Active investment is another critical factor. Whether investing in minority or majority stakes, private equity managers hold significant positions that allow them to focus on driving meaningful support and changes within the company.

The third factor is time. Private equity investors typically operate over a five-year horizon or longer, allowing them to make strategic decisions at the company level, such as in capital expenditures or new product development, without the pressure of daily market volatility. This long-term focus enables private equity managers to enhance company value sustainably.

Richardson notes that investing in companies earlier in their maturity curve allows private equity managers to professionalize operations, improve efficiencies, and capture value, especially as companies remain private for longer periods. The inherent inefficiencies of private markets enable GPs with domain expertise to leverage information asymmetry, making strong investments that public markets often miss.

On the private credit side, Edmans points out that managers offer structural advantages that public fixed-income markets often lack. Loans are negotiated directly with the borrower, allowing for tailored documentation and structures suited to the company’s needs. Additionally, private credit loans often come with covenants that provide guardrails to ensure control and influence to manage downside risk and achieve desired outcomes.

Smith adds that while initially popular among top-end SMEs, private debt solutions are now increasingly sought after by larger businesses due to the fewer coordination issues and disclosure requirements compared with public markets. Private credit is becoming more prevalent as borrowers value speed, certainty of execution, flexibility, and the ability to work with a sole or small group of lenders.


The importance and challenges of accurate performance measurement

Data presented during the webinar showed that while recent performance has shown signs of strain, private capital returns have been strong. However, accurate performance measurement in private markets comes with its own set of challenges.

Richardson stresses the need for comparing performance on an apples-to-apples basis due to the discretion involved in performance reporting. Differences in line of credit usage, valuation methodologies, and levels of conservatism must be considered.

For recent funds that are mostly unrealized, understanding their valuation approaches is essential. Comparing the multiple of invested capital at which prior companies were exited relative to two-to-four quarters prior helps gauge relative conservatism.

Ensuring comparisons against appropriate benchmarks and peers is also essential. Early-stage venture capital managers should be compared against different benchmarks than mid-market buyout firms to ensure relevance and accuracy. Accurate benchmarking allows investors to make informed decisions by providing a clear picture of performance relative to market standards.

Richardson notes that it could be different for private credit. Investors in the asset class are increasingly focused on understanding the health of their portfolios by evaluating borrowers' ability to repay loans. Methods such as interest coverage ratios and assessments of macroeconomic impacts are becoming more standardized, leading to greater consistency in performance monitoring.

However, appropriate monitoring practices vary by sector and location. Investors aim to achieve consistency across lenders and understand portfolio performance holistically. This trend toward institutionalizing monitoring practices ensures that performance metrics are reliable and comparable across different segments of the private credit market.

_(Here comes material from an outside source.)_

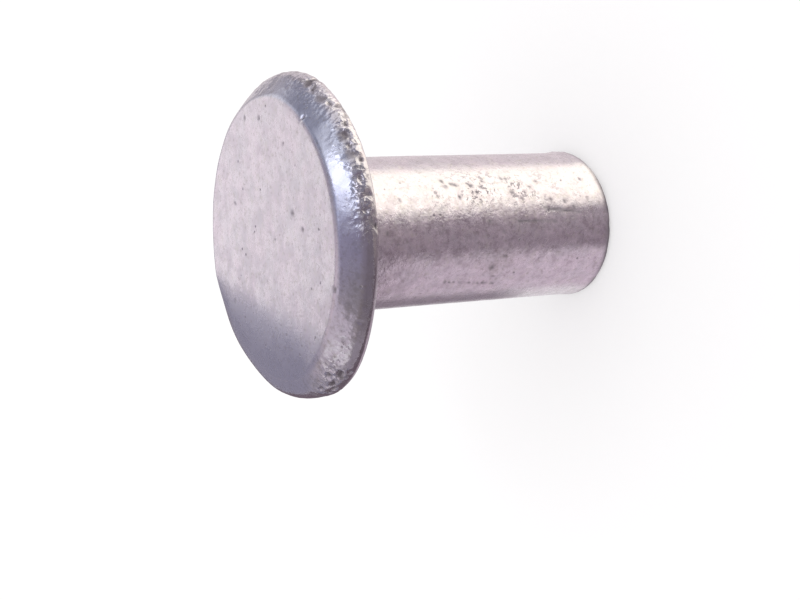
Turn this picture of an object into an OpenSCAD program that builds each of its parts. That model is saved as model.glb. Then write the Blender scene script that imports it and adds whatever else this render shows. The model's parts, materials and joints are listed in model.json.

What does the future of private capital performance look like?

Experts believe that the future of private capital performance will likely continue the historical trend of outperformance because of its inherent structural advantages over public markets.

Edmans believes these advantages are not only enduring but may even be strengthening. In particular, he notes the ability to create value in mid-market investments through various levers, especially as these businesses are often at an earlier stage in their development, can offer more growth opportunities.

Richardson points out that the outperformance of private equity relative to public markets varies with market conditions. Over the past 20 years, private equity has significantly outperformed when the S&P 500’s trailing four-year return was below 10%, with an excess return averaging about 1,000 basis points (bps). In higher-return environments for public equities, this outperformance narrows to around 400bps. He notes that given recent forecasts from firms like BlackRock and Vanguard suggesting lower returns for US equities in the coming decades, the appeal of private markets for achieving policy goals will likely increase.

Smith adds that for private credit, despite challenges such as transitioning from low to high interest rates, the asset class has shown resilience, with consistent growth in assets under management (AUM), deployment volumes, and performance. The private credit model’s inherent flexibility and close borrower-lender relationships enable it to navigate market stress effectively. This proximity allows private credit managers to tailor loans to the specific needs of businesses, providing a framework for continued strong performance.

Fronckowiak believes that, moving forward, with increased pressure to get the best deals due to the more competitive and crowded environment, investors need to do their homework, be data-driven, and reach the most promising founders to keep up the performance.


The opinions and facts included in the above do not constitute investment advice. Professional advice should be sought before making any investment or other decisions. Preqin accepts no liability for any decisions taken in relation to the above.